Sesungguhnya syakhshiyah Islamiyah yang lurus adalah aqliyah Islamiyah yang senantiasa menggali dan menambah ilmu-ilmu syariah serta pada saat yang sama mempunyai nafsiyah Islamiyah yang akan selalu istiqamah melaksanakan hukum-hukum syara, bukan untuk sekedar diketahui tetapi juga diterapkan dalam segala perbuatannya. Seperti hukum atau aturan ibadah-ibadah yang berhubungan dengan pencipta (salat, puasa, naik haji), yang berhubungan dengan dirinya sendiri (makanan halal dan haram, pakaian, akhlak), maupun yang berhubungan dengan sesamanya atau dengan manusia lainnya (muamalah, pendidikan, pergaulan sosial, politik, pemerintahan).

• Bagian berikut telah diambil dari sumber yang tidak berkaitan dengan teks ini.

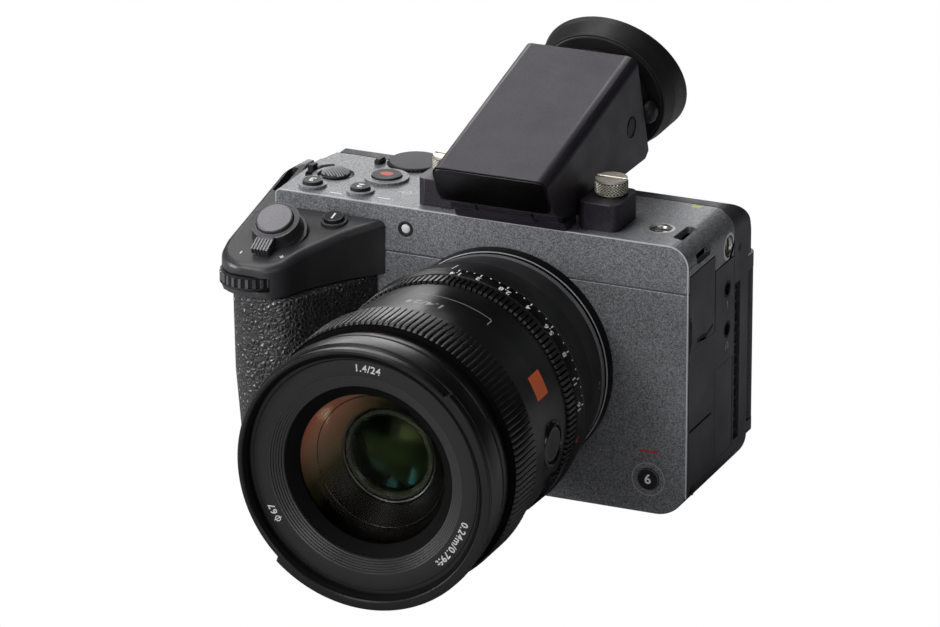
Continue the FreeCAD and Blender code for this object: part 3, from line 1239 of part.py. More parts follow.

Dia akan berada pada posisi yang diridhai Allah, selalu mendekatkan diri kepada-Nya (Taqarrub), melalui apa saja yang di fardhukan kepadanya. Serta mempunyai keinginan kuat untuk mengerjakan berbagai nafilah. Lisannya senantiasa basah dengan dzikir, hatinya penuh dengan ketakwaan, badannya senantiasa bersegera melaksanakan perintah Allah Swt. Membaca Al-Qur’an dan mengamalkannya, cintanya kepada Allah dan RasulNya lebih besar dari cintanya kepada yang lain serta senang bersama Allah di pertengahan malam. Dia pun akan menyikapi berbagai peristiwa dengan sikap yang benar dan tulus, gemar mengajak yang makruf dan mencegah kemungkaran. Dia akan mencintai dan membenci karna Allah dan senantiasa bergaul dengan sesama manusia dengan akhlak yang baik.
Akhirnya jika aqliyah dan nafsiyah sudah terikat semua dengan Islam, maka seseorang itu telah menjelma menjadi sosok yang mempunyai Syakhsiyah Islamiyah. Ia akan selalu mengarahkan dan mengendalikan jalannya menuju kebaikan ditengah berbagai kesulitan. Dia pun tidak pernah takut terhadap berbagai celaan orang yang mencelanya, karena semua itu semata-mata karena Allah.
Benar, manusia bukanlah malaikat yang tidak pernah melakukan kesalahan dan kecacatan. Kalaupun ada, kesalahan itu tidak sampai mempengaruhi nafsiyahnya selama bukan perkara pokok. Kemudian ia memohon ampunan dan bertobat kepada Allah.
Seorang muslim hendaklah meningkatkan tsaqofah Islamnya untuk meningkatkan aqliyahnya, lalu meningkatkan pula ketaatannya untuk memperkuat nafsiyahnya. Agar dapat berjalan menuju puncak kemuliaan, kederajat kemuliaan yang semakin tinggi, hingga menguasai kehidupannya, menguasai dunianya dan memperoleh kebahagiaan dunia akhirat. Predikat tertingginya adalah bahwa dia merupakan hamba Allah Swt.
Pertanyaannya, mengapa umat Islam yang merupakan umat terbaik (khoiru ummah) terutama para muslimah banyak yang belum mempunyai Kepribadian Islam? Ini disebabkan oleh masuknya pemikiran-pemikiran rusak yang berkembang ditengah umat, seperti pemikiran sekuler liberal (paham kebebasan yang memisahkan agama dari kehidupan). Pemikiran rusak tersebut sudah tersebar secara masif ke seluruh sendi-sendi kehidupan termasuk sektor pendidikan formal maupun informal.
Maka sudah saatnya kaum muslimin menyadari dan membuang jauh-jauh racun pemikiran yang disebarkan untuk menjauhkan umat Islam dari keislamannya, dengan cara meningkatkan tsaqofah Islamnya dan selalu menghadiri kajian-kajian Islam, bergaul dengan orang-orang sholeh dan ikut mengambil bagian bersama barisan orang-orang yang senantiasa melaksanakan amar makruf nahi mungkar.
Insya Allah akan terlahir generasi tangguh, muslimah berkepribadian Islam tangguh sehingga akan tercipta keluarga tangguh pula. Keluarga tangguh yang mencintai nabi dan mencintai juga syariahnya. Biidznillah.